On top of that, the Department of Corrections (when they realized their mistake) told him they had only miscalculated by one week. And then they rationalized the lie by saying the release would have had “little or no practical effect on his quality of life” and that telling would even have been cruel because “we could be criticized for explaining this to someone . . . with the history of mental illness that this individual has.”

Pardon my language, but are you EFFING KIDDING ME?

In the four years he was mistakenly detained, Jones missed his mother’s wake, lost contact with his teenage daughter, and endured the daily perils of life behind bars. where his mental illness meant a ping-pong existence between life in a prison cell and the psychiatric wards of Bridgewater State Hospital.

“She doesn’t know me,” Jones said softly over a recent lunch at the Prudential Center, referring to [outgoing DoC commissioner Kathleen] Dennehy. “She’s saying they made a decision not even to say anything because they didn’t think that I would be intelligent enough to understand. That’s horrible. That’s one of the saddest excuses that I’ve ever heard. All she had to do is just try me. I’m more intelligent than they know.”

Mr. Jones didn’t even know about the extent of his over-incarceration until reporters at the Boston Globe contacted him while researching this issue. The research prompted the DoC to actually examine what was going on behind their bars and claimed that they found 25 inmates with miscalculated release dates, none of which had been reached yet. But then they had to admit the full (?) truth, revealing that 13 more people in the last four years had been held from a low of one to a high of 515 days past their release dates.

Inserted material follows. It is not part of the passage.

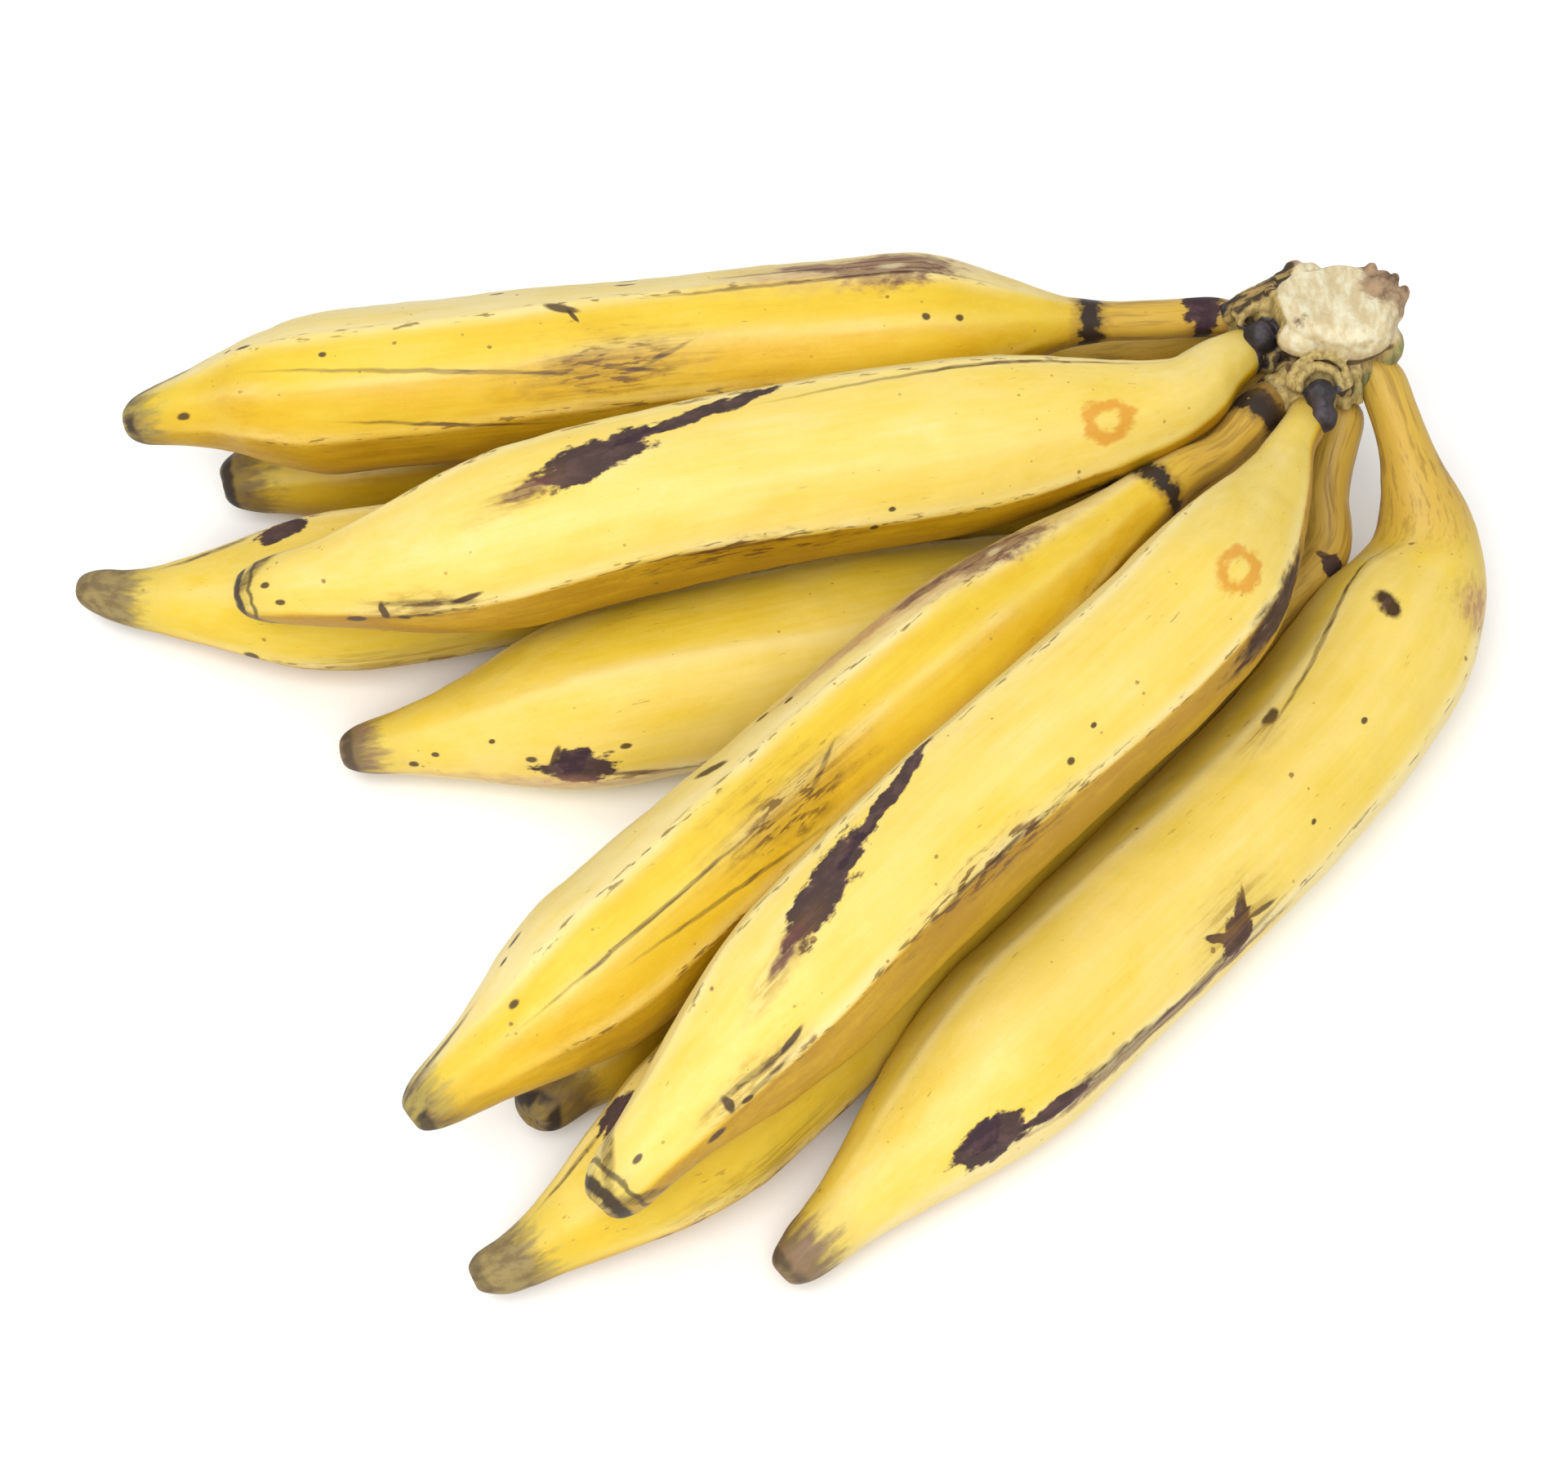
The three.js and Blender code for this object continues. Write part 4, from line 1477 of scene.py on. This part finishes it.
class CrownFinish:
    """The crown's material: cream cut face, tan sides, olive collars, brown torn edges and black knobs, with
    painted shade in the grooves, on the right flank and in the recess between the knobs, and a painted shadow
    line under the block's overhanging edge.
    """

    FLANK_LEAN = 0.91
    FLANK_GRAIN = (1.5, 1.5, 11.0)

    def make(self) -> bpy.types.Material:
        """Make the crown's material.

        Returns:
            The material.
        """
        sh = Shader("crown_wood")
        place = sh.scaled(sh.node("ShaderNodeTexCoord", None, None, "Object"), 1000.0)
        turn = (0.4, 0.3, 0.6)
        fibre = sh.noise(sh.stretch(place, (1 / 1.3, 1 / 1.3, 1 / 8.0), turn=(0.2, 0.15, 0.0)), 3.0, 0.6)
        strand = sh.noise(sh.stretch(place, (1 / 3.0, 1 / 8.0, 1 / 3.0), turn=turn), 4.0, 0.6)
        cloud = sh.noise(sh.stretch(place, (1 / 6.0, 1 / 6.0, 1 / 6.0), turn=turn), 4.0, 0.6)
        along_flank = {"Vector": place, "Rotation": (0.0, self.FLANK_LEAN, 0.0), "Scale": self.FLANK_GRAIN}
        flank = sh.noise(sh.node("ShaderNodeMapping", {"vector_type": "TEXTURE"}, along_flank), 2.0, 0.5)
        edge = (cloud - 0.5) * 0.8 + (fibre - 0.5) * 0.5
        cut = sh.attribute("cut", "Fac")

        def two(pattern: Socket, first: str, second: str) -> Socket:
            """Mix two of the crown's colours by a pattern."""
            return sh.mix(pattern, srgb(first), srgb(second))

        def share(tone: Tone, spread: Socket, low: float, high: float) -> Socket:
            """Give how much of a tone each place has, with an uneven edge."""
            return sh.ramp(sh.attribute(tone.value, "Fac") + spread, low, high)

        olive = two(sh.ramp(fibre, 0.32, 0.62), "847040", "AC965C")
        tan = two(sh.ramp(fibre, 0.3, 0.7), "96784A", "C0AA74")
        cream = two(sh.ramp(strand, 0.35, 0.7), "BAA880", "CFC8AA")
        moss_and_shade = two(sh.ramp(fibre, 0.35, 0.65), "5C5A38", "8E8A50")
        brown = two(sh.ramp(cloud * 0.7 + fibre * 0.3, 0.36, 0.62), "58422E", "9C8264")
        bark = two(sh.ramp(flank, 0.46, 0.64), "3A2C1E", "927A46")
        char = two(sh.ramp(cloud, 0.45, 0.7), "1E181A", "443A42")
        side = sh.mix(sh.attribute("block", "Fac"), olive, tan)
        colour = sh.mix(sh.ramp(cut + edge * 0.4, 0.1, 0.7), side, cream)
        # The dark green-grey regions; on the right flank this colour is painted shade.
        colour = sh.mix(share(Tone.OLIVE, edge, 0.3, 0.6), colour, moss_and_shade)
        colour = sh.mix(share(Tone.BROWN, edge, 0.3, 0.6), colour, brown)
        # Dark fibres on the left side; in the recess between the knobs this colour is partly painted shade.
        colour = sh.mix(share(Tone.BARK, edge * 0.7, 0.3, 0.5), colour, bark)
        # Painted shadow: a dark line under the block's overhanging front edge.
        lip = sh.ramp(sh.attribute("lip", "Fac") + edge * 0.5, 0.3, 0.65)
        colour = sh.mix(lip * 0.85, colour, srgb("4A3216"))
        # Painted shade: darker in the grooves, and less on the cut face.
        depth = sh.ramp(sh.attribute("groove", "Fac") + (fibre - 0.5) * 0.3, 0.06, 0.42)
        colour = sh.mix(depth * (0.62 - cut * 0.4), colour, srgb("3A2A18"))
        dark = share(Tone.CHAR, edge * 0.5, 0.34, 0.5)
        colour = sh.mix(dark, colour, char)
        height = fibre * 0.5 + strand * 0.3 + cloud * 0.3
        sockets = {"Base Color": colour, "Roughness": 0.72 + cloud * 0.12 - dark * 0.2, "IOR": 1.45}
        return sh.finish(sockets, height, 0.6, 0.0009)


@dataclass
class Studio:
    """The pale floor, the soft light and the camera at the photograph's angle."""

    target: Point = (4.0, 11.0, 20.0)
    distance: float = 1150.0
    elevation: float = 55.0
    lens: float = 100.0
    sensor: float = 36.0
    floor_size: float = 6.0
    floor_gap: float = 0.0002
    key_power: float = 12.0
    fill_power: float = 28.0
    world_strength: float = 0.69

    def add_camera(self) -> None:
        """Place the camera and look through it."""
        rise = math.radians(self.elevation)
        back = Vector((0.0, -math.cos(rise), math.sin(rise)))
        data = bpy.data.cameras.new("camera")
        data.lens = self.lens
        data.sensor_width = self.sensor
        data.sensor_fit = "HORIZONTAL"
        data.clip_end = 20.0
        camera = bpy.data.objects.new("camera", data)
        camera.location = (Vector(self.target) + back * self.distance) * MM
        camera.rotation_euler = (math.radians(90 - self.elevation), 0.0, 0.0)
        bpy.context.scene.collection.objects.link(camera)
        bpy.context.scene.camera = camera

    def add_floor(self) -> None:
        """Lay the pale floor under the fruit."""
        deselect_all()
        bpy.ops.mesh.primitive_plane_add(size=self.floor_size, location=(0.0, 0.0, -self.floor_gap))
        floor = bpy.context.object
        floor.name = "floor"
        shader = Shader("floor_paper")
        place = shader.node("ShaderNodeTexCoord", None, None, "Object")
        grain = shader.noise(shader.scaled(place, 90.0), 2.0)
        tone = shader.mix(grain, srgb("F4F3F1"), srgb("F8F8F7"))
        paper = shader.finish({"Base Color": tone, "Roughness": 0.9}, grain, 0.02, 0.0002)
        floor.data.materials.append(paper)

    def add_light(self, name: str, place: Point, aim: Point, size: float, power: float, tint: Colour) -> None:
        """Add one soft square lamp.

        Args:
            name: Name of the lamp.
            place: Where it hangs, in metres.
            aim: What it points at, in metres.
            size: Side of the lamp in metres.
            power: Its power in watts.
            tint: Its colour.
        """
        data = bpy.data.lights.new(name, "AREA")
        data.shape = "SQUARE"
        data.size = size
        data.energy = power
        data.color = tint[:3]
        lamp = bpy.data.objects.new(name, data)
        lamp.location = place
        lamp.rotation_euler = (Vector(aim) - Vector(place)).to_track_quat("-Z", "Y").to_euler()
        bpy.context.scene.collection.objects.link(lamp)

    def add_lights(self) -> None:
        """Light the scene softly: a lamp overhead on the left, a stronger one from the front near the camera,
        and a white world all round.
        """
        white = srgb("FFFFFF")
        middle = (0.0, 0.0, 0.03)
        self.add_light("key", (-0.5, -0.1, 2.1), middle, 1.6, self.key_power, white)
        self.add_light("fill", (-0.15, -1.05, 1.5), middle, 1.2, self.fill_power, white)
        world = bpy.data.worlds.new("studio")
        world.use_nodes = True
        background = world.node_tree.nodes["Background"]
        background.inputs["Color"].default_value = white
        background.inputs["Strength"].default_value = self.world_strength
        bpy.context.scene.world = world
        bpy.context.scene.view_settings.view_transform = "Standard"


class PlantainHand:
    """The whole hand: ten fingers and their crown."""

    def __init__(self) -> None:
        """Lay out the fingers and the crown."""
        self.fingers = [Finger(node, size, seed) for seed, (node, size) in enumerate(FINGERS.items())]
        self.crown = Crown()

    def _settle(self, piece: bpy.types.Object, node: str, finish: bpy.types.Material) -> None:
        """Dress a piece and let it stand for its node.

        Args:
            piece: The finished piece.
            node: The node that it replaces.
            finish: The piece's material.
        """
        piece.data.materials.clear()
        piece.data.materials.append(finish)
        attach(piece, "root")
        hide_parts(node)
        triangles = sum(len(face.vertices) - 2 for face in piece.data.polygons)
        log.info("%s: %d triangles", piece.name, triangles)

    def build(self) -> None:
        """Model and dress every piece."""
        for finger in self.fingers:
            others = [other for other in self.fingers if other is not finger]
            piece = finger.model(others)
            self._settle(piece, finger.node, PeelFinish(finger).make())
        self._settle(self.crown.model(self.fingers), self.crown.node, CrownFinish().make())


def main() -> None:
    """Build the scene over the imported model."""
    logging.basicConfig(level=logging.INFO, format="%(message)s")
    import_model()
    studio = Studio()
    studio.add_camera()
    studio.add_floor()
    studio.add_lights()
    PlantainHand().build()
    deselect_all()


if __name__ == "__main__":
    main()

James R. Pingeon of Massachusetts Correctional Legal Services called this “stunning incompetence.” I’m not even sure that covers it.

2 Comments »

  1. Monday morning jumpstart - PM version - a public defender - said,

    April 23, 2007 at 10:06 pm

    […] Man in MA held for four years after his discharge date! […]

  2. Gideon said,

    April 23, 2007 at 10:55 pm

    Unbelievable. The lame excuses just make it worse. Sigh.